# Non-Immigrant Visa



## howie444 (May 7, 2012)

Dear all
I have posted many times on here and have always been helped, many thanks. I need a little advice if anyone can help again.

I am hopefully retiring in Chiang Mai when I am 50yrs (Oct 2014). I have visited Thailand many many times, the last time December last year. 

If I were to travel to Chiang Mai at the end of 2013 on a Non-Immigrant ED Visa, would this allow me to stay for 12 months. If I were to enrol at the CMU on a language course for 12 months, is there any minimum amount of hrs you have to study to obtain this visa, as this course only has 6hrs per week. But at the same time I could enrol at the AUA which is 10hrs per week, therefore study at both venues.

I was going to wait and study when I retire at 50yrs but now have the opportunity to arrive at the end of 2013.

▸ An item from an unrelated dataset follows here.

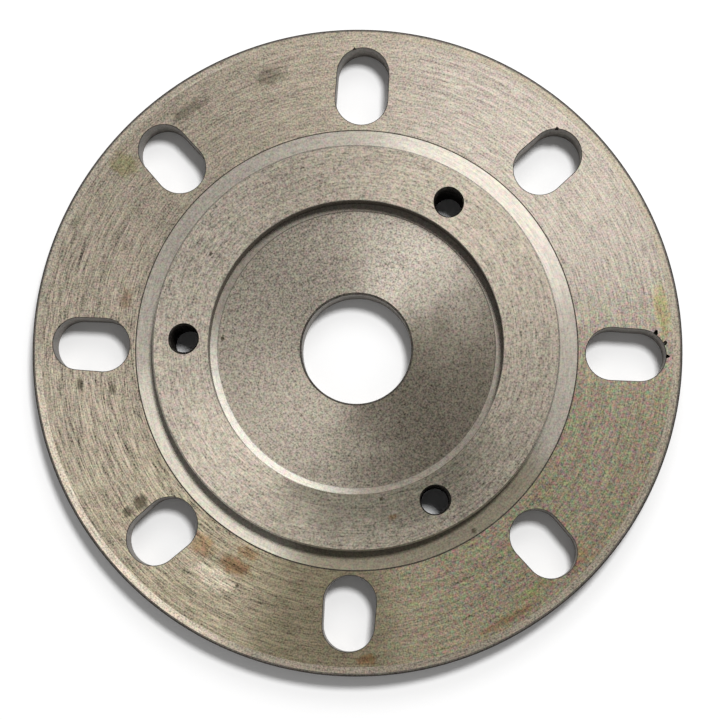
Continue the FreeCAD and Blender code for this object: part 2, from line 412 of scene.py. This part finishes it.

Any advice would be great, as I am just cautious I have missed something.

Many thanks

Howie


----------



## joseph44 (May 4, 2011)

AFAIK an ED-visa will be issued if:
- your age is between 16 and xxxx
- you are going to study at an educational institute approved and accredited by the Thai MoE. 
- your study includes 180-200 hours per year or 4 hours per week

Most Embassies Consulates will issue a 3 month - single entry ED-visa which gives you the opportunity to take care of extensions with the help of your school (90 day-extensions or 12 month-extensions depending on school and immigration office). 
If you are able to obtain a multiple entry on year visa you only have to report every 90 days.


----------



## TrangDoan (Mar 13, 2013)

- If you apply for 1 year ED visa, on arrival you will be permitted to stay for 90 days and then with a document provided by the school you will be extended your stay every 90 days at the local immigration office for the duration of the course. The extensions costs 1,900 Baht
- You will need to study 180 lessons, at least 4 lessons/week. We have two options: 2 days/ week for 2 lessons or 1 day/week for 4 lessons. Online course is also an advantage if you don't have time to attend the class.
- Age for students entitled ED visa is between 12 to 99


----------